Stilaan komen de weergoden tot betere inzichten en krijgen we het klassieke Andalusische weer terug. We zoeken in de wandelmap van El Paraje naar een middellange tocht voor deze namiddag na de siësta. Junta de los Rios lijkt onze een goede keus. 8,5 km lan plus een km heen naar Bérchules en een km terug een 10km moet goed te doen zijn. Daarbij meldt de map ons dat het om een makkelijke tocht gaat met weinig hoogteverschil.
Onze Garmin geeft al zo’n 1,8km aan als we omstreeks 16u Bérchules verlaten langs de Calle del Agua.
De openbare wasplaats. Gezien het onkruid wat in onbruik.
Hier gaat de tocht over naar onverhard. Zo hebben ons botinnekes het graag.
Langzaam maar zeker gaat het hogerop.
Opnieuw vinden we een ronde dorsvloer op ons pad. Typisch voor de streek.
Maar het pad, stilaan wat ruwer, voert ons verder en hoger.
Al vrij hoog en ook hier worden groenten(tomaten en bonen) geteeld.
Op wacht tussen het puin en steengruis, is dit nu een Podenco Ibicenco of een Pharaohond alleszins een mooi beest.
Deze tocht is een “sendero local” deze paaltjes zijn een goede hulp. Lokale wandelingen zijn steeds groen-wit aangeduid. Kleine wandelroutes geel-wit, lange afstandsroutes “GranRecorrido” rood-wit.
Het blijft vlot wandelen, we schieten dan ook goed op en niet alleen met elkaar.
Het pad dat wij bewandelen is een deel van de “Camino a Lanteira”. Dit is een bergpad ooit gebruikt door ezeldrijvers om groenten en fruit uit te voeren. Vandaar deze bouwvallige gebouwen.
Zelfde ruïne dichterbij maar andere hoek. In feite ligt er materiaal genoeg om de nodige herstellingen uit te voeren.
Kwestie van het hoofd koel en de voeten droog te houden.
Was het tot nu toe nog goed te doen dan verandert het karakter van onze tocht sterk. Door de vele regens dit voorjaar zijn hele stukken pad weggespoeld. Nu wordt heel goed oppassen.
Het pad nestelt zich langs het irrigatiekanaal.
Junta de los Rios, de Rio Grande en de Rio Chicho besluiten hier de bedding te delen.
…tot de Fábrica de los Moros een oude ruïne. Nog niet te veel jonge ruïnes gezien.

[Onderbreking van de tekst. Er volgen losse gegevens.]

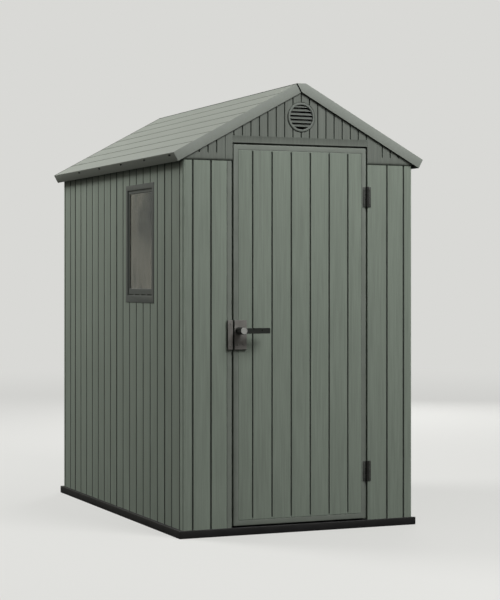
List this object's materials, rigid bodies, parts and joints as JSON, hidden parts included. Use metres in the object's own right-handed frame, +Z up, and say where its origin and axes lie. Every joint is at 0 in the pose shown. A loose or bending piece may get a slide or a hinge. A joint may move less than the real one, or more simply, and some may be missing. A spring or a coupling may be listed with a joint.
{
  "type": "plastic garden shed",
  "caption": "Small walk-in garden shed of moulded plastic panels with a pitched roof, a single hinged door with a lever handle, a side window and gable vents.",
  "frame": {"origin": "centre of the floor's underside, at ground level", "axes": "+Z up; -Y is the front with the door, so +Y runs to the rear wall; +X is to the right as seen from the front, on the door's hinge side, and the window is in the wall at -X"},
  "size_m": [1.256, 1.909, 2.0512],
  "materials": {
    "floor_black": "moulded, near black",
    "wall_green": "moulded with a fine wood grain, grey green",
    "door_green": "moulded with a fine wood grain, grey green",
    "gable_green": "moulded with a fine wood grain, grey green",
    "roof_plastic": "moulded with a fine wood grain, light grey green",
    "trim_grey": "smooth, mid grey",
    "window_grey": "smooth, dark grey",
    "vent_grey": "smooth, mid grey",
    "pane_clear": "clear acrylic sheet",
    "beam_steel": "zinc-coated steel",
    "hinge_black": "black coating",
    "pin_steel": "black coating",
    "lock_grey": "dark warm grey coating",
    "lever_black": "black, slightly glossy",
    "cap_grey": "light grey"
  },
  "bodies": {
    "shell": {"floor_front_panel": "floor_black", "floor_rear_panel": "floor_black", "front_left_corner": "wall_green", "front_right_corner": "wall_green", "left_front_side_panel": "wall_green", "left_rear_side_panel": "wall_green", "right_front_side_panel": "wall_green", "right_rear_side_panel": "wall_green", "rear_left_corner": "wall_green", "rear_right_corner": "wall_green", "rear_wall_panel": "wall_green", "strike_post": "trim_grey", "left_door_stop": "trim_grey", "right_door_stop": "trim_grey", "head_stop": "trim_grey", "front_gable": "gable_green", "rear_gable": "gable_green", "front_vent": "vent_grey", "rear_vent": "vent_grey", "left_roof_panel": "roof_plastic", "right_roof_panel": "roof_plastic", "ridge_beam": "beam_steel", "window_frame": "window_grey", "window_pane": "pane_clear", "window_trim": "window_grey", "keep_plate": "lock_grey", "upper_frame_leaf": "hinge_black", "lower_frame_leaf": "hinge_black", "upper_hinge_pin": "pin_steel", "lower_hinge_pin": "pin_steel"},
    "door": {"door_panel": "door_green", "door_edge_frame": "trim_grey", "upper_door_leaf": "hinge_black", "lower_door_leaf": "hinge_black", "lock_case": "lock_grey"},
    "lever": {"door_lever": "lever_black", "lever_cap": "cap_grey"}
  },
  "joints": [
    {"name": "door_hinge", "type": "hinge", "parent": "shell", "child": "door", "pos_m": [0.338, -0.915, 1], "axis": [0, 0, 1], "range_deg": [0, 110]},
    {"name": "lever_turn", "type": "hinge", "parent": "door", "child": "lever", "pos_m": [-0.314, -0.921, 0.924], "axis": [0, 1, 0], "range_deg": [0, 45], "stiffness_Nm_per_rad": 1.5, "springref_deg": -28.65}
  ]
}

We zijn nu ver in het Parque Natural doorgedrongen en genieten volop van de massieve bergen rondom.
Ons oog valt op de zwarte bolletjes. Uitwerpselen!
De dader? De geiten lopen hier los hoe dat moet met melken en zo? Ik vraag het mij af.

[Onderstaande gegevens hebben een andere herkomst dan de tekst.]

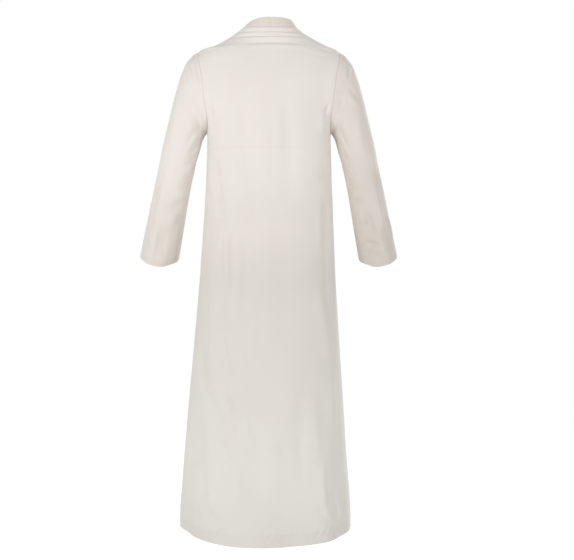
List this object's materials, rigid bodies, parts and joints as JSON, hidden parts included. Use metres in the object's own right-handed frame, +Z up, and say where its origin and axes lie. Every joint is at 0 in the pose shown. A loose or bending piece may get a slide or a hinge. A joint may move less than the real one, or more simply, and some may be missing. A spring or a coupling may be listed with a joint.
{
  "type": "qaba robe",
  "caption": "Long plain wrap-front robe with a narrow neck band and set-in sleeves, filled out as worn, open at neck, cuffs and hem.",
  "frame": {"origin": "on the middle line of the shoulders, level with the points where the neck seam crosses the shoulder seams: where the robe hangs on its wearer", "axes": "+Z up, +X to the wearer's left, +Y to the back: the wearer faces -Y"},
  "size_m": [0.754, 0.3661, 1.4532],
  "materials": {
    "cloth": "plain fine weave, soft low sheen, ivory",
    "button": "ivory, polished"
  },
  "bodies": {
    "root": {"back": "cloth", "front_left": "cloth", "front_right": "cloth", "sleeve_left": "cloth", "sleeve_right": "cloth", "neck_band_left": "cloth", "neck_band_right": "cloth", "front_button_upper": "button", "front_button_lower": "button"}
  },
  "joints": []
}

Steeds weer die mooie gele bloemen.
Mos, klavers en kleine margrietjes een prachtig boeket.
Van bloemen gesproken.
Op verschillende plaatsen is het bergpad verdwenen en meermaals moeten over smalle richels of losliggend gesteente. Soms vrij gevaarlijk. Deze boom heeft het bijltje bij neergelegd. Hij vormt zo een minder gevaarlijke hindernis maar vooral een moeilijke barrière. Eerst erover en daarna eronder gehinderd door de takken.
Eerst kunnen we onze ogen niet geloven.
De verse afdruk van een hoef, hoe geraakt men in godsnaam met een paard of muildier tot hier. We kunnen met moeite geloven dat we hier zelf geraakt zijn. Blijkbaar zijn paarden en muildieren de enigste manier om lasten op deze hoogte te krijgen
Deze exemplaren (Andalusische volbloeden)bevinden zich enkele liters zweet lager.
Volgend ontworteld exemplaar, ligt wel naast het pad wat toch scheelt.
Nog steeds volgen we het irrigatiekanaal, ondanks dat het geregeld onderbroken is samen met ons pad ,staat er soms nog wat water in van de afgelopen dagen. Tot groot jolijt van deze kwaker.
We naderen opnieuw Bérchules en ontmoeten deze jongeling met een stevig hond bij zich. Als ik het goed heb begrepen, mijn Spaans is niet zo best, is deze viervoeter een kruising tussen een Mastino Espagnol en een Chowchow. Stevige kerel.
We naderen de eerste huizen van Bérchules.
Op een ietwat rare manier eindigt deze sendero local. Wat jullie niet zien dat achter mij en achter de muur met de vensters zonder ramen het irrigatiekanaal loopt. een trouwe metgezel op deze tocht.
Wij zetten onze tocht voort langs de nauwe straatjes terug naar El Paraje. Stilaan komen we tot het besef dat we toch een paar grote risico’s hebben genomen en zijn blij dat we het zonder kleerscheuren hebben afgebracht. Verder hebben we wel volop genoten van een prachtige wandeltocht door wondermooie natuur met eigenaardige ontmoetingen allerhande.
De tijd staat niet stil en inmiddels is het al 19u30 voorbij. Wij willen naar Cadiar gaan avondeten en zetten er dus flink de pas in.